The Challenge
OMO is one of Brazil’s most established brands, with decades of equity built through its Dirt Is Good platform, a 20+ year belief that dirt is a sign of a life fully lived. But over time, that meaning had weakened. While the brand remained strong on functional performance, it was losing relevance on emotional and cultural dimensions. Meaningfulness had stalled, particularly among younger and lower-income audiences, where OMO risked feeling distant from everyday life. At the same time, football culture was shifting. The global game had become increasingly polished, commercialized, and entertainment-led, dominated by elite clubs, global media rights, and curated narratives. This sat in direct tension with OMO’s belief. Because the truest expression of the brand lives in participation, not performance. In the dirt, not the spotlight. That expression exists in Brazil’s várzea, a vast grassroots football culture where communities play on improvised pitches, building teams, identities, and rivalries from the ground up. Within this world, we discovered something unexpected: multiple amateur teams independently calling themselves Arsenal.
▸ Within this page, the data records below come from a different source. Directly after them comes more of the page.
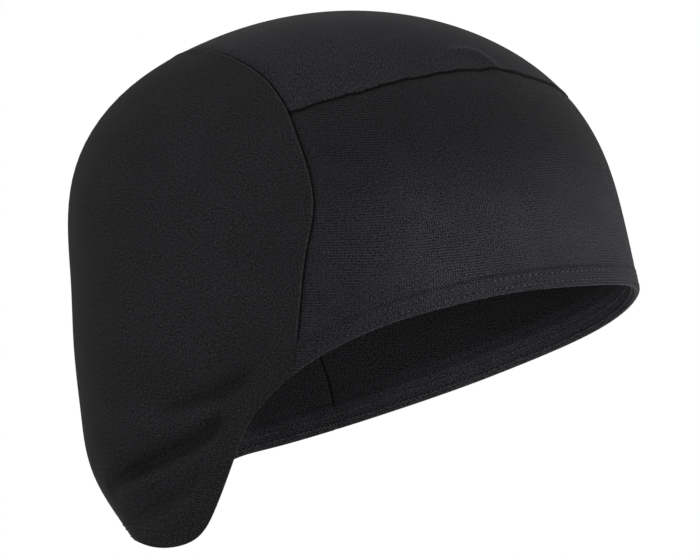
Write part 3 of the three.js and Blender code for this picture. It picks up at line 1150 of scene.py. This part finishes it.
def thread_material(name, colour):
    """Polyester sewing thread: fine twist, a little glossier than the cloth."""
    material, tree, shader = new_material(name)
    fibres = noise(tree, node(tree, "ShaderNodeTexCoord").outputs["Object"], 2500.0, 2.0)
    # Painted light on the thread: paler towards the front and darker at the nape, times its random tone and
    # fibres
    tone = attribute(tree, "tone", "Fac") * fibres.ranged(0.3, 0.7, 0.7, 1.3)
    feed(tree, shader.inputs["Base Color"], mixed_colour(tree, tone, DARK_THREAD, (*colour, 1)))
    raise_relief(tree, shader, fibres, 0.05 * MM)
    feed_inputs(tree, shader, Roughness=0.5, Sheen_Weight=0.2)
    return material


def material_named(name, make, *values):
    return bpy.data.materials.get(name) or make(name, *values)


def panel_materials(slot, knit):
    """The cloth's outer and inner face. The top panel shares the front panel's inside."""
    colours = bpy.context.scene.cap_colours
    outside = material_named(slot + "_knit", cloth_material, tuple(getattr(colours, slot)), knit, 1.0)
    name, knit = ("rear_inside", REAR_INSIDE) if slot == "rear_cloth" else ("front_inside", FRONT_INSIDE)
    inside = material_named(name, cloth_material, tuple(colours.inside_cloth), knit, 0.0)
    return outside, inside


# Settings


def colour_property(name, description, default):
    return bpy.props.FloatVectorProperty(
        name=name, description=description, default=default, subtype="COLOR", size=3, min=0, max=1
    )


def length_property(name, description, default):
    return bpy.props.FloatProperty(
        name=name, description=description, default=default, unit="LENGTH", min=0, precision=5
    )


class ClothSettings(bpy.types.PropertyGroup):
    """Sizes of the cloth and its edges."""

    wall: length_property("Wall", "Thickness of the cloth", 0.0016)
    hem_wall: length_property("Hem wall", "Thickness of the folded hem", 0.0026)
    hem_depth: length_property("Hem depth", "How deep the hem is folded in", 0.008)
    seam_gap: length_property("Seam gap", "Width of the line between two panels", 0.0003)
    seam_roll: length_property("Seam roll", "Radius of a panel's edge where it rolls into a seam", 0.0007)
    cell: length_property("Cell", "Size of a full mesh cell", 0.0017)


class StitchSettings(bpy.types.PropertyGroup):
    """Sizes of the hem's stitching."""

    first_row: length_property("First row", "Height of the lower stitch row above the hem's edge", 0.002)
    second_row: length_property("Second row", "Height of the upper stitch row above the hem's edge", 0.0051)
    cover_row: length_property("Cover row", "Height of the cover stitches above the hem's edge", 0.0068)
    pitch: length_property("Pitch", "Distance from stitch to stitch in a row", 0.0022)
    cover_pitch: length_property("Cover pitch", "Distance from cover stitch to cover stitch", 0.00105)
    length: length_property("Length", "Length of thread that shows in a stitch", 0.0011)
    thread: length_property("Thread", "Diameter of the sewing thread", 0.00042)


class ColourSettings(bpy.types.PropertyGroup):
    """Colours of the cloth and thread."""

    rear_cloth: colour_property("Rear cloth", "Colour of the rear panel", SLOT_COLOURS["rear_cloth"])
    top_cloth: colour_property("Top cloth", "Colour of the top panel", SLOT_COLOURS["top_cloth"])
    front_cloth: colour_property("Front cloth", "Colour of the front panel", SLOT_COLOURS["front_cloth"])
    # Lighter than the outer cloth, partly as painted light where little light reaches the inside
    inside_cloth: colour_property("Inside", "Colour of the cloth's inner face", (0.049, 0.049, 0.055))
    thread: colour_property("Thread", "Colour of the sewing thread", (0.12, 0.12, 0.13))
    cover_thread: colour_property("Cover thread", "Colour of the cover stitches", (0.056, 0.056, 0.07))
    looper_thread: colour_property("Looper thread", "Colour of the loops inside the hem", (0.25, 0.25, 0.27))


class StudioSettings(bpy.types.PropertyGroup):
    """Camera, lights and floor."""

    azimuth: bpy.props.FloatProperty(
        name="Azimuth",
        description="Camera's turn from the front",
        default=math.radians(-83.4),
        subtype="ANGLE",
    )
    elevation: bpy.props.FloatProperty(
        name="Elevation", description="Camera's height angle", default=math.radians(-9.0), subtype="ANGLE"
    )
    distance: length_property("Distance", "From the camera to the middle of the view", 1.4)
    middle: bpy.props.FloatProperty(
        name="Middle", description="Height of the middle of the view", default=-0.0946, unit="LENGTH"
    )
    lens: bpy.props.FloatProperty(
        name="Lens", description="Focal length of the camera", default=201.6, unit="CAMERA", min=1
    )
    floor: bpy.props.FloatProperty(
        name="Floor", description="Height of the studio floor", default=-2.4, unit="LENGTH"
    )
    fill: bpy.props.FloatProperty(
        name="Fill", description="Brightness of the light from all around", default=0.22, min=0
    )


# Operators


class CAP_OT_rear_panel(bpy.types.Operator):
    """Sew the rear panel: back of the head, ears and nape"""

    bl_idname = "cap.rear_panel"
    bl_label = "Rear Panel"

    def execute(self, context):
        cell = context.scene.cap_cloth.cell / MM
        nape = joined(
            turned(smooth_line(HEM, 0, RIGHT_NAPE_CORNER)), turned(smooth_line(HEM, LEFT_NAPE_CORNER))
        )
        right = turned(smooth_line(HEM, RIGHT_NAPE_CORNER, RIGHT_EAR))
        left = smooth_line(HEM, LEFT_EAR, LEFT_NAPE_CORNER)
        sheet = patch_sheet(rear_seam, nape, right, left, (HEM_EDGE, HEM_EDGE), (SEAM_EDGE, HEM_EDGE), cell)
        seams = (Seam(rear_seam, 1, 0.3, 0, 0),)
        sew_panel("rear", sheet, seams, grain_around(sheet.places, -180), REAR_KNIT)
        return {"FINISHED"}


class CAP_OT_top_panel(bpy.types.Operator):
    """Sew the top panel over the crown"""

    bl_idname = "cap.top_panel"
    bl_label = "Top Panel"

    def execute(self, context):
        cell = context.scene.cap_cloth.cell / MM
        outline = joined(forehead_seam, turned(crown_back_seam))
        sheet = disc_sheet(outline, SEAM_EDGE, cell * TOP_CELL)
        seams = (Seam(forehead_seam, 1, 0.3, 1.2, 0), Seam(crown_back_seam, -1, -0.35, 0, 0.1))
        sew_panel("top", sheet, seams, grain_over(sheet.places), TOP_KNIT)
        return {"FINISHED"}


class CAP_OT_front_panel(bpy.types.Operator):
    """Sew the front panel over the forehead"""

    bl_idname = "cap.front_panel"
    bl_label = "Front Panel"

    def execute(self, context):
        cell = context.scene.cap_cloth.cell / MM
        hem = smooth_line(HEM, RIGHT_EAR, LEFT_EAR)
        sides = (right_ear_seam, turned(left_ear_seam))
        sheet = patch_sheet(hem, forehead_seam, *sides, (SEAM_EDGE, SEAM_EDGE), (HEM_EDGE, SEAM_EDGE), cell)
        seams = (
            Seam(right_ear_seam, -1, -0.35, 0, 0.1),
            Seam(left_ear_seam, -1, -0.35, 0, 0.1),
            Seam(forehead_seam, -1, -0.4, 1.2, 0.5),
        )
        sew_panel("front", sheet, seams, grain_around(sheet.places, 0), FRONT_KNIT)
        return {"FINISHED"}


class CAP_OT_hem_stitches(bpy.types.Operator):
    """Sew the hem's two stitch rows, the cover stitches above them and the loops inside"""

    bl_idname = "cap.hem_stitches"
    bl_label = "Hem Stitches"

    def execute(self, context):
        cloth = context.scene.cap_cloth
        sizes = context.scene.cap_stitches
        colours = context.scene.cap_colours
        thread, cover, looper = (
            material_named(name, thread_material, tuple(colour))
            for name, colour in (
                ("hem_thread", colours.thread),
                ("cover_thread", colours.cover_thread),
                ("looper_thread", colours.looper_thread),
            )
        )
        radius = sizes.thread / 2
        rows = []
        for row in (sizes.first_row, sizes.second_row):
            lift = outer_lift(np.array(row), cloth)
            paths = stitches_along(row, sizes.pitch, sizes.length, lift, ROW_ARCH)
            rows.append(thread_mesh(paths, radius))
        lay_threads("hem_stitches", thread, rows)

        lift = outer_lift(np.array(sizes.cover_row), cloth)
        leans = (COVER_LEAN, -COVER_LEAN)
        paths = stitches_across(sizes.cover_row, COVER_HALF, sizes.cover_pitch, leans, lift, COVER_ARCH)
        lay_threads("hem_cover_stitches", cover, [thread_mesh(paths, radius)])

        lift = -inner_depth(np.array(sizes.first_row), cloth)
        pitch = sizes.pitch / LOOPS_PER_STITCH
        loops = []
        for row in (sizes.first_row - LOOP_DROP, sizes.second_row):
            paths = stitches_across(row, LOOP_HALF, pitch, (0, LOOP_LEAN), lift, LOOP_ARCH)
            loops.append(thread_mesh(paths, radius * LOOP_THICKNESS, LOOP_NAPE_LIGHT))
        lay_threads("hem_looper_threads", looper, loops)
        return {"FINISHED"}


# Studio lights around the cap, with their direction in degrees and power in watts
Lamp = namedtuple("Lamp", "name azimuth elevation power")
LAMPS = (
    Lamp("side_light", -80, 48, 3.8),
    Lamp("level_light", -80, -15, 1.4),
    Lamp("low_light", -80, -45, 1.7),
    Lamp("front_light", -40, 5, 3.1),
    Lamp("forehead_light", 22, -4, 2.6),
    Lamp("rear_light", -150, 0, 2.6),
    Lamp("far_light", 97, -4, 2.6),
    Lamp("crown_light", 180, 65, 0.9),
)
LAMP_SIZE = 0.9
LAMP_DISTANCE = 1.6
FLOOR_HALF = 3
SENSOR_WIDTH = 36


def direction(azimuth, elevation):
    """From the cap outward. Azimuth 0 is the front and -90 degrees the wearer's right; both in radians."""
    flat = math.cos(elevation)
    return Vector((math.sin(azimuth) * flat, -math.cos(azimuth) * flat, math.sin(elevation)))


def aimed(data, middle, way, distance):
    """A lamp or a camera at a distance from the middle, looking back at it."""
    thing = bpy.data.objects.new(data.name, data)
    thing.location = middle + way * distance
    thing.rotation_euler = way.to_track_quat("Z", "Y").to_euler()
    bpy.context.scene.collection.objects.link(thing)
    return thing


class CAP_OT_studio(bpy.types.Operator):
    """Set up the floor, lights and camera"""

    bl_idname = "cap.studio"
    bl_label = "Studio"

    def execute(self, context):
        scene = context.scene
        studio = scene.cap_studio
        middle = Vector((0, 0, studio.middle))
        self.build_camera(scene, studio, middle)
        self.build_floor(studio)
        self.build_world(scene, studio)
        for lamp in LAMPS:
            data = bpy.data.lights.new(lamp.name, "AREA")
            data.size = LAMP_SIZE
            data.energy = lamp.power
            way = direction(math.radians(lamp.azimuth), math.radians(lamp.elevation))
            aimed(data, middle, way, LAMP_DISTANCE)
        scene.view_settings.view_transform = "Standard"
        return {"FINISHED"}

    def build_camera(self, scene, studio, middle):
        """The camera at the photograph's viewing angle."""
        data = bpy.data.cameras.new("studio_camera")
        data.lens = studio.lens
        data.sensor_width = SENSOR_WIDTH
        way = direction(studio.azimuth, studio.elevation)
        scene.camera = aimed(data, middle, way, studio.distance)

    def build_floor(self, studio):
        """A plain pale floor."""
        sides = ((-1, -1), (1, -1), (1, 1), (-1, 1))
        corners = [(x * FLOOR_HALF, y * FLOOR_HALF, studio.floor) for x, y in sides]
        material, tree, shader = new_material("studio_floor")
        feed_inputs(tree, shader, Base_Color=(0.8, 0.8, 0.8, 1), Roughness=0.9)
        floor = new_piece("studio_floor", corners, [(0, 1, 2, 3)], [material])

    def build_world(self, scene, studio):
        """A white surround, dimmer as a light than as a backdrop."""
        world = bpy.data.worlds.new("studio_world")
        world.use_nodes = True
        tree = world.node_tree
        tree.nodes.clear()
        white = (1, 1, 1, 1)
        light = feed_inputs(tree, node(tree, "ShaderNodeBackground"), Color=white, Strength=studio.fill)
        backdrop = feed_inputs(tree, node(tree, "ShaderNodeBackground"), Color=white)
        seen = node(tree, "ShaderNodeLightPath").outputs["Is Camera Ray"]
        mix = node(tree, "ShaderNodeMixShader")
        for socket, value in zip(mix.inputs, (seen, light.outputs[0], backdrop.outputs[0])):
            feed(tree, socket, value)
        feed(tree, node(tree, "ShaderNodeOutputWorld").inputs["Surface"], mix.outputs[0])
        scene.world = world


OPERATORS = (
    CAP_OT_studio,
    CAP_OT_rear_panel,
    CAP_OT_top_panel,
    CAP_OT_front_panel,
    CAP_OT_hem_stitches,
)


class CAP_PT_sidebar(bpy.types.Panel):
    """Lists the steps that make the cap"""

    bl_idname = "CAP_PT_sidebar"
    bl_label = "Skull Cap"
    bl_space_type = "VIEW_3D"
    bl_region_type = "UI"
    bl_category = "Cap"

    def draw(self, context):
        for operator in OPERATORS:
            self.layout.operator(operator.bl_idname)
        for name in SETTINGS:
            group = getattr(context.scene, name)
            box = self.layout.box()
            for setting in group.bl_rna.properties.keys():
                if setting not in ("rna_type", "name"):
                    box.prop(group, setting)


SETTINGS = {
    "cap_cloth": ClothSettings,
    "cap_stitches": StitchSettings,
    "cap_colours": ColourSettings,
    "cap_studio": StudioSettings,
}


def register():
    for kind in (*SETTINGS.values(), *OPERATORS, CAP_PT_sidebar):
        bpy.utils.register_class(kind)
    for name, kind in SETTINGS.items():
        setattr(bpy.types.Scene, name, bpy.props.PointerProperty(type=kind))


def unregister():
    for name in SETTINGS:
        delattr(bpy.types.Scene, name)
    for kind in reversed((*SETTINGS.values(), *OPERATORS, CAP_PT_sidebar)):
        bpy.utils.unregister_class(kind)


def main():
    register()
    bpy.ops.cap.studio()
    bpy.ops.cap.rear_panel()
    bpy.ops.cap.top_panel()
    bpy.ops.cap.front_panel()
    bpy.ops.cap.hem_stitches()


if __name__ == "__main__":
    main()
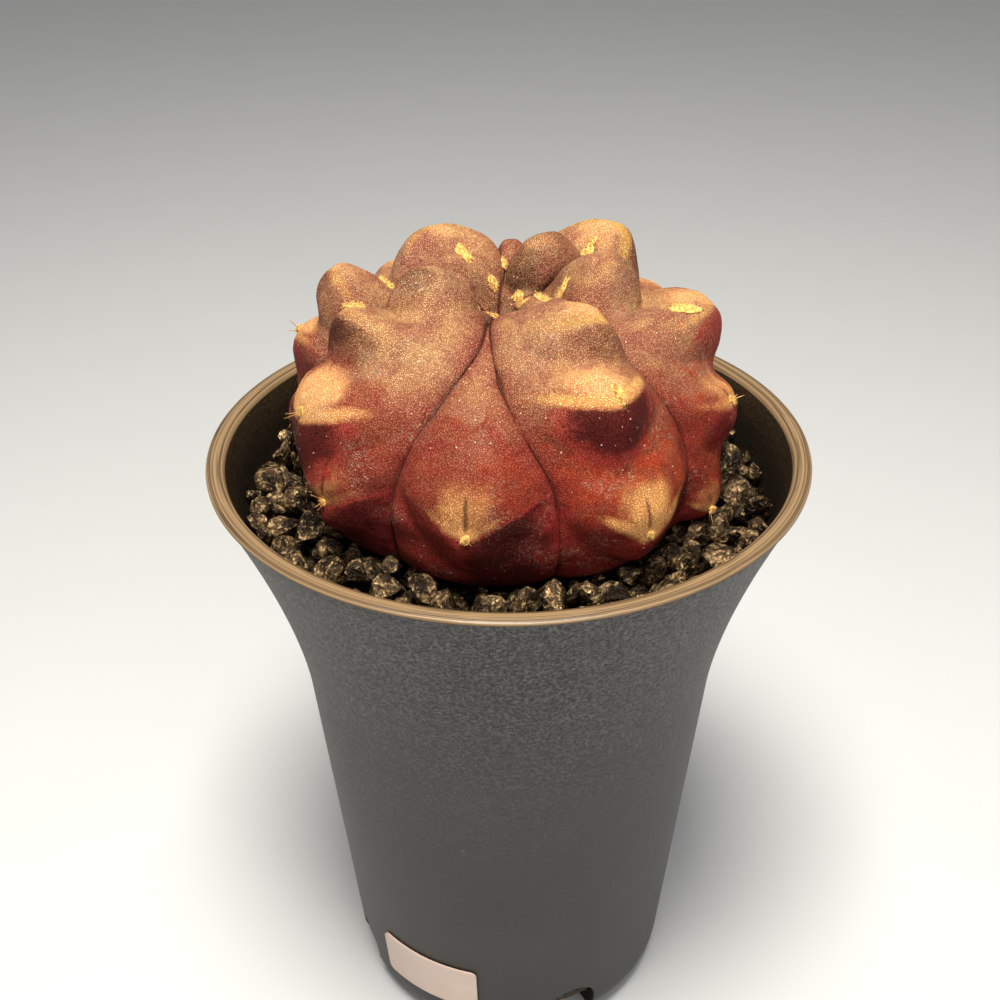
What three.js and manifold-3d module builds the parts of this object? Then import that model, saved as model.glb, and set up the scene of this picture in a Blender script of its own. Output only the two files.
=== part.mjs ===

Not as replicas, but as local interpretations of a global club. This revealed a powerful truth. Football culture doesn’t belong to clubs. It belongs to the communities who recreate it. For OMO, this created an opportunity: to reconnect with culture by turning this hidden expression of fandom into a story the world could watch.
The Solution
Dirt Is Glory uncovered a hidden football culture in Brazil’s várzea, where grassroots teams had independently adopted the name Arsenal. Rather than create a campaign, OMO turned this into an entertainment platform. We brought these teams together for the first time in the OMO Varzenal Cup, documenting their journey through long-form episodic content created with KondZilla, one of the most influential voices in Brazilian favela culture. The winning team was flown to London to play at Arsenal’s Emirates Stadium, transforming a local expression of fandom into a global moment. The story unfolded across YouTube, social platforms, creators, and Arsenal’s own channels, building from local discovery to international recognition. The result was not just branded content, but a sport entertainment property rooted in real communities, reconnecting OMO with culture and turning its belief into something audiences chose to watch and share.